Au départ, les pères fondateurs n’avaient pas envisagé une administration aussi importante que celle mise en place dans les années 1930-1940. Il peut réformer massivement l’administration fédérale, comme l’a fait le président Milei en Argentine. Elon Musk, qui est un penseur libertarien, pourrait plaider pour la privatisation de fonctions qui sont jusqu’ici assurées par l’État fédéral.

 

À la différence de 2016, Donald Trump aura les pleins pouvoirs avec une mainmise sur le Sénat, la Chambre des représentants, la Cour suprême. L’autre élément prépondérant, c’est qu’il a remporté le vote populaire. Huit ans auparavant, sa légitimité avait été attaquée, car il avait été porté au pouvoir par les grands électeurs.

 

Quel a été l’impact des influenceurs, de la campagne sur les réseaux sociaux ?

 

Leur répercussion est indéniable.
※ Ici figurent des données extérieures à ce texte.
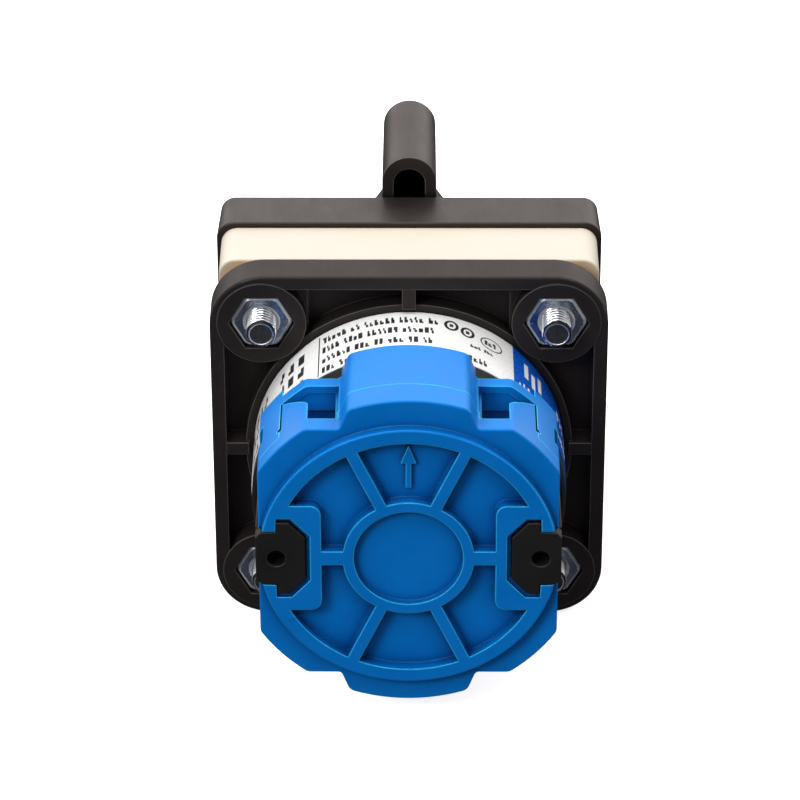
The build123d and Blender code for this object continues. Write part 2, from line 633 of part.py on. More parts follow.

La campagne a montré un basculement des deux candidats vers des médias non traditionnels. Il n’y a pas eu de grands débats télévisés. Ce déplacement vers les réseaux sociaux a profité prioritairement à Donald Trump. Son équipe de campagne a été extrêmement efficace : elle est parvenue à saturer systématiquement les réseaux sociaux, le monde médiatique, avec des thématiques, des images, des propos dont le seul rôle était d’envahir l’espace.

 

Est-ce que ce projet trumpiste, cette campagne sont transposables aujourd’hui outre-Atlantique ?

 

Tous les ingrédients qui ont permis cette nouvelle victoire peuvent être utilisés ailleurs et je ne vois pas pourquoi la France échapperait à ce risque-là. Le projet de Donald Trump et des conservateurs aux États-Unis a beaucoup inspiré le Rassemblement national et d’autres partis d’extrême droite. Cette stratégie de terrain, de mobilisation de la sphère médiatique, de saturation de l’espace et d’outrance les intéresse et des liens existent entre ces courants conservateurs.